In order to find out how such a screening formula would have performed during the last two years, last ten years and last seventeen years, I ran the back-tests, which are available by the Portfolio123's screener.
The back-test takes into account running the screen once a year and replacing the stocks that no longer comply with the screening requirement with other stocks that comply with the requirement. The theoretical return is calculated in comparison to the benchmark (S&P 500), considering 0.25% slippage for each trade and 1.5% annual carry cost (broker cost). The back-tests results are shown in the charts and the tables below.
Two years back-test
Ten years back-test
Seventeen years back-test
The dividend stocks screen has given much better returns during the last two years, the last ten years and the last seventeen years than the S&P 500 benchmark. The Sharpe ratio, which measures the ratio of reward to risk, was also much better in all the three tests.

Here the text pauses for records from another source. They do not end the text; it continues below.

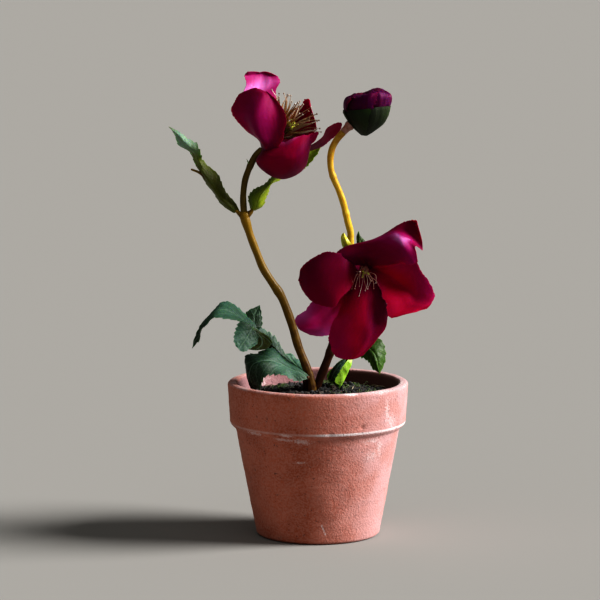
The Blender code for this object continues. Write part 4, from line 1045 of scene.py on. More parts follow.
SOIL_RADIUS = 40.6
SOIL_LEVEL, SOIL_RISE, SOIL_BASE = 74.3, 3.0, 66.0

def soil_height(x, y):
    """The bed's height in millimetres at a place."""
    r = math.hypot(x, y) / SOIL_RADIUS
    p = Vector((x, y, 0.0))
    rough = 1.3 * noise.noise(p * 0.10) + 0.8 * noise.noise(p * 0.24) + 0.9 * noise.fractal(p * 0.5, 0.9, 2.1, 4)
    return SOIL_LEVEL + SOIL_RISE * (1.0 - r * r) + rough * (1.0 - 0.55 * r**6)

RINGS, SPOKES = 120, 300
points, tones = [], []
for ring in range(RINGS + 1):
    r = SOIL_RADIUS * (ring / RINGS) ** 0.8
    for spoke in range(SPOKES):
        a = math.tau * spoke / SPOKES
        x, y = r * math.cos(a), r * math.sin(a)
        points.append((x, y, soil_height(x, y)))
        tones.append(0.5 + 0.5 * noise.noise(Vector((x * 0.13, y * 0.13, 4.0))))
for r in (39.5, 0.0):
    for spoke in range(SPOKES):
        a = math.tau * spoke / SPOKES
        points.append((r * math.cos(a), r * math.sin(a), SOIL_BASE))
        tones.append(0.5)
points = np.array(points)
tint = np.stack([np.zeros(len(points)), np.full(len(points), 0.5), np.clip(tones, 0, 1) * 0.35], axis=-1)
bed = (points, grid_faces(RINGS + 3, SPOKES, True), np.tile((0.0, 0.0, FAR_FROM_MARGIN), (len(points), 1)), tint)

draw = np.random.default_rng(5)
crumbs = []
CRUMB_COUNT = 430
for k in range(CRUMB_COUNT):
    r, a = 39.0 * math.sqrt(draw.uniform()), draw.uniform(0.0, math.tau)
    size = 0.35 + 1.25 * draw.uniform() ** 3
    x, y = r * math.cos(a), r * math.sin(a)
    stretch = draw.uniform(0.6, 1.3, size=3)
    crumbs.append(lump((x, y, soil_height(x, y) + 0.25 * size), size, stretch, k, 0.22, 2, draw.uniform(0.0, 0.9)))
make_piece("soil_bed", "soil", peat, [bed] + crumbs, 80.0)
print("soil bed with", len(crumbs), "crumbs")

# %% Moss and straw
def fibre(x, y, length, rise, radius, turn, tone, seed):
    """A thin bent fibre that starts in the soil."""
    draw = np.random.default_rng(seed)
    ahead = np.array([math.cos(turn), math.sin(turn), 0.0])
    over = np.array([-math.sin(turn), math.cos(turn), 0.0])
    foot = np.array([x, y, soil_height(x, y) - 0.4])
    bend = draw.uniform(-0.3, 0.3)
    line = [
        foot, foot + ahead * length * 0.35 + (0, 0, rise),
        foot + ahead * length * 0.75 + over * bend * length + (0, 0, rise * draw.uniform(0.5, 1.1)),
        foot + ahead * length + over * 1.6 * bend * length + (0, 0, rise * 0.2),
    ]
    return tube(line, [radius, radius, radius * 0.6], 5, 0.9, (), 0.0, seed, tone)

TUFTS = [
    (12, 14, 9), (3, 24, 6), (19, 26, 6), (-20, 12, 7), (-12, -20, 7), (14, -18, 8), (28, -4, 6), (-28, -8, 5),
    (0, 33, 5),
]
FIBRES_IN_A_TUFT = 42
STRAWS = [
    (27, 25, 9, 0.2), (30, 22, 7, -0.5), (24, 29, 6, 0.9), (-24, 20, 8, 2.5), (5, -26, 9, 0.4),
    (-16, -28, 7, 2.9), (18, 6, 6, 1.2), (-31, 3, 6, 1.4), (10, 30, 8, 3.0), (30, -14, 7, 2.0),
]
draw = np.random.default_rng(8)
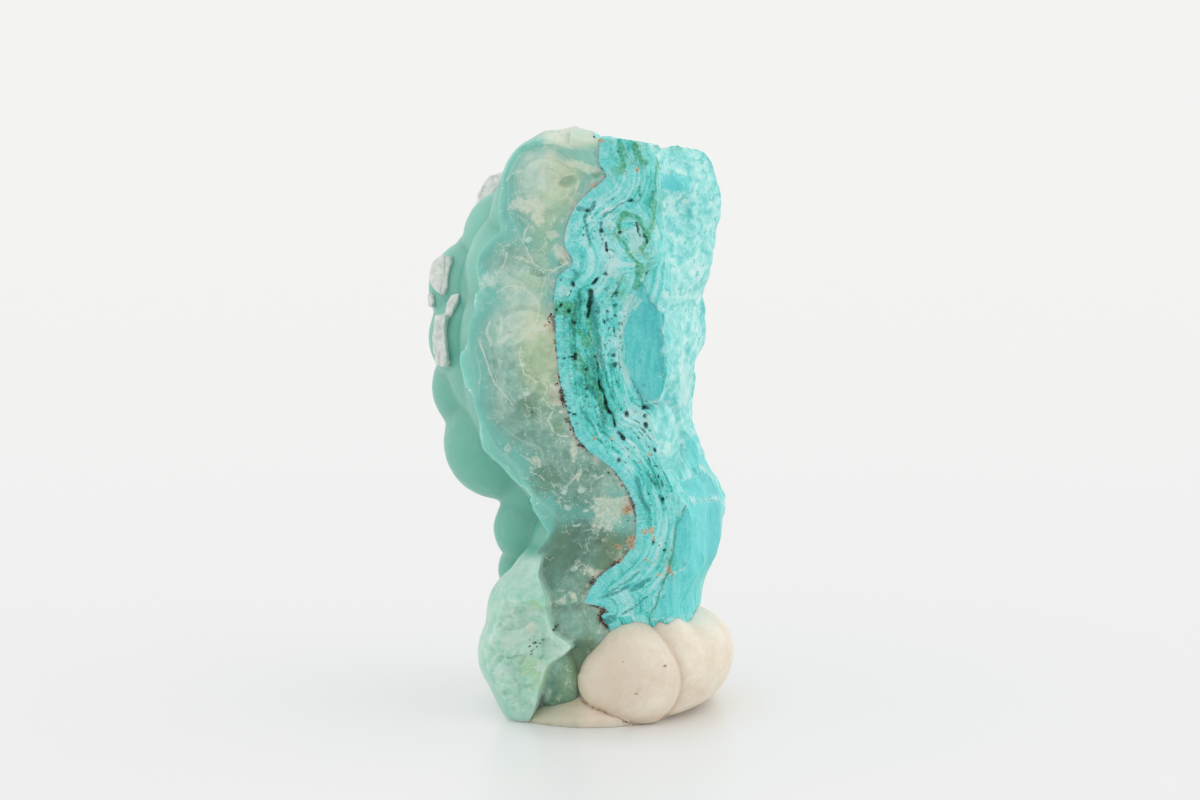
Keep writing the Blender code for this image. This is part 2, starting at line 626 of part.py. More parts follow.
def material(name, colour, roughness):
    """A plain material with the piece's own colour."""
    made = bpy.data.materials.new(name)
    made.use_nodes = True
    shader = made.node_tree.nodes["Principled BSDF"]
    shader.inputs["Base Color"].default_value = (*colour, 1)
    shader.inputs["Roughness"].default_value = roughness
    shader.inputs["Metallic"].default_value = 0
    made.diffuse_color = (*colour, 1)
    return made


def finish(thing, made):
    """Gives a piece its material and its shading."""
    thing.data.materials.clear()
    thing.data.materials.append(made)
    thing.data.shade_smooth()
    thing.data.set_sharp_from_angle(angle=SHARP_ANGLE)


def move_to_origin(pieces):
    """Puts the origin under the middle of the whole specimen, on the floor."""
    corners = np.array([v.co for piece in pieces for v in piece.data.vertices])
    low, high = corners.min(axis=0), corners.max(axis=0)
    shift = Matrix.Translation((-(low[0] + high[0]) / 2, -(low[1] + high[1]) / 2, -low[2]))
    for piece in pieces:
        piece.data.transform(shift)
    return shift.to_translation()


def main():
    """Builds the whole specimen in an empty scene."""
    for thing in list(bpy.data.objects):
        bpy.data.objects.remove(thing)
    specimen = bpy.data.collections.new("smithsonite_specimen")
    cutters = bpy.data.collections.new("cutters")
    bpy.context.scene.collection.children.link(specimen)
    bpy.context.scene.collection.children.link(cutters)

    blank = stone_blank(cutters)
    blank.hide_render = True
    blank.display_type = "WIRE"
    crust = copy_of(blank, "smithsonite_crust", specimen)
    cut(crust, contact_cutter("rock_side", 1, cutters))
    largest_piece(crust)
    matrix = copy_of(blank, "banded_matrix", specimen)
    cut(matrix, contact_cutter("crust_side", -1, cutters))
    largest_piece(matrix)
    putty = putty_lump(blank, specimen, cutters)
    grown_crust = grown_copy(crust, "grown_crust", CRYSTAL_GAP, None, GROWN_CRUST_TRIANGLES, cutters)
    crystals = []
    for number, size in enumerate(WHITE_CRYSTALS, start=1):
        crystals.append(white_crystal(f"white_crystal_{number}", crust, grown_crust, size, specimen))

    finish(crust, material("crust", *CRUST_LOOK))
    finish(matrix, material("banded_rock", *ROCK_LOOK))
    finish(putty, material("putty", *PUTTY_LOOK))
    white = material("white_mineral", *WHITE_LOOK)
    for crystal in crystals:
        finish(crystal, white)
    return move_to_origin([crust, matrix, putty, *crystals])


if __name__ == "__main__":
    main()
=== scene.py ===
"""The smithsonite specimen with its looks: lobed crust, banded rock, white crystals and the putty under them.

Sizes are in millimetres from the same place as in the part's source: X runs to the right along the broken
section, Y runs back from it and Z is up. ORIGIN moves that place to the row's own origin. Marks on the section
are placed by column and row of the 1200 by 800 photograph, in which ten pixels are about a millimetre.
"""

import math
import random
from contextlib import contextmanager

import bmesh
import bpy
import numpy as np
from mathutils import Matrix, Vector, noise
from mathutils.bvhtree import BVHTree


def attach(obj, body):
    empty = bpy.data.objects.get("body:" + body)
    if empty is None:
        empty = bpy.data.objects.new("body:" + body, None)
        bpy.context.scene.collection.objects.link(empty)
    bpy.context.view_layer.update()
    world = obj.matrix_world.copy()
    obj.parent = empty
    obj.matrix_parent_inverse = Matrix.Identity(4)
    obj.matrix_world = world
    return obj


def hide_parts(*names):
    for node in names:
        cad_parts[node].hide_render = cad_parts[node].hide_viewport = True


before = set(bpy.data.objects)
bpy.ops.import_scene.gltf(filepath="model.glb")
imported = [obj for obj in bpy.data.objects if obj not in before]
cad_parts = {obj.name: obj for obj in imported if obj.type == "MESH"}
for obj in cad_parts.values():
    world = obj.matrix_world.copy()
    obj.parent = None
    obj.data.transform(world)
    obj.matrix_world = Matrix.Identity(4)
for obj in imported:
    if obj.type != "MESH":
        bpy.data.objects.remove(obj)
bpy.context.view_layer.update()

MM = 0.001
ORIGIN = Vector((1.8518, -16.7414, 0.0))

# The camera of the photograph.
LENS = 100
FILM = 36
VIEW_DISTANCE = 333.33
VIEW_HEIGHT = 32.7
VIEW_ELEVATION = math.radians(6)
VIEW_SLOPE_PER_PIXEL = FILM / LENS / 1200
PHOTO_MIDDLE = (600, 400)

# How fine the pieces are.
SKIN_VOXEL = 0.3
SECTION_ROW = 0.16
PUTTY_VOXEL = 0.3
CONTACT_PLAY = 0.02
BLOCK_COLUMNS, BLOCK_LEVELS = 230, 180
CRYSTAL_VOXEL = 0.08
CONTACT_LEVELS = 181
SKIN_FIT_TURNS, SKIN_FIT_REACH = 4, (0.7, 0.35)

# The numbers that the faces of each break keep until their piece has its material.
BREAKS = FRONT, BACK, TOP, FOOT, CONTACT = 1, 2, 3, 4, 5

# The stone's form, as in the part's source.
STONE_DEPTH = 33.0
BLOCK_LEFT = [(0, -6), (6, -8), (11, -7), (16, -5.5), (22, -7), (27, -11), (34, -13.5), (42, -13.5),
              (48, -10.5), (53, -7), (58, -3.5), (62, -2.5)]
BLOCK_RIGHT = [(0, 7.5), (8.7, 10.4), (12.1, 10.9), (15.5, 12.6), (20, 12.9), (24.3, 11.4), (28, 9.8),
               (32.7, 9.6), (38, 10.8), (41.8, 10.4), (45, 11.8), (49.5, 12.2), (54.3, 12.8), (58, 12.4),
               (62, 11)]
BLOCK_PLAN = [(0.02, -0.12), (0.4, -0.15), (0.72, -0.12), (0.9, 0.1), (0.97, 0.25), (1.0, 0.42), (0.97, 0.64),
              (0.87, 0.84), (0.64, 0.97), (0.35, 1.0), (0.13, 0.93), (0.0, 0.74), (-0.03, 0.5), (0.0, 0.22)]
CONTACT_FRONT = [(-6, 3), (8, 1.4), (9.6, 0.9), (10.9, 0.2), (11.7, 0.4), (12.1, -1.3), (13.0, -1.2), (15.1, 0.1),
                 (16.7, 2.3), (18.9, 3.5), (21.8, 3.4), (24.4, 2.3), (25.8, 1.2), (28, -1.6), (31.8, -3.3),
                 (36, -4.2), (40, -4.5), (43.9, -4.5), (45.2, -4.1), (46.3, -2.8), (48, -3.5), (50.5, -3.2),
                 (52.4, -2.2), (53.8, -0.8), (55, 0.6), (56.2, 0), (58.8, -0.1), (68, -0.1)]
CONTACT_BACK = [(-6, 2), (6, 0.5), (13, -2), (20, 0.5), (27, -2.5), (34, -5.5), (42, -3.5), (50, -4.5),
                (58, -1.5), (68, -1)]
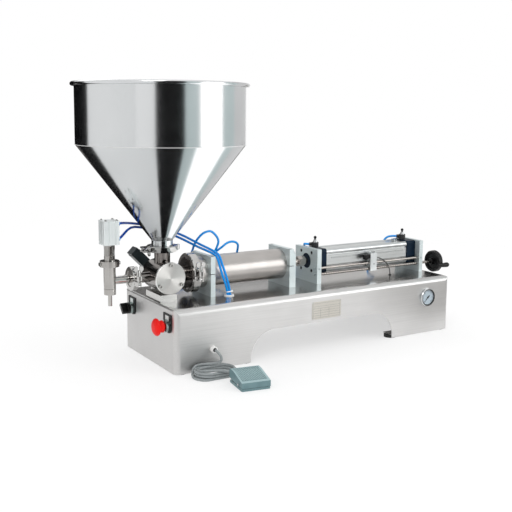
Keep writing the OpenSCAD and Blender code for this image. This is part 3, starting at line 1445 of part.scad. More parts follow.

The two years return of the screen was at 15.89%, while the return of the S&P 500 index during the same period was at 7.53%. The difference between the dividend screen to the benchmark was even more noticeable in the 17 years back-test. The 17-year average annual return of the screen was at 11.68%, while the average annual return of the S&P 500 index during the same period was only 3.11%. The maximum drawdown of the screen was only 38.17%, while that of the S&P 500 was at 57%.
Although this screening system has given superior results, I recommend readers use this list of stocks as a basis for further research.
Disclosure: I am/we are long CSCO, INTC, KLAC, MCHP.
I wrote this article myself, and it expresses my own opinions. I am not receiving compensation for it (other than from Seeking Alpha). I have no business relationship with any company whose stock is mentioned in this article.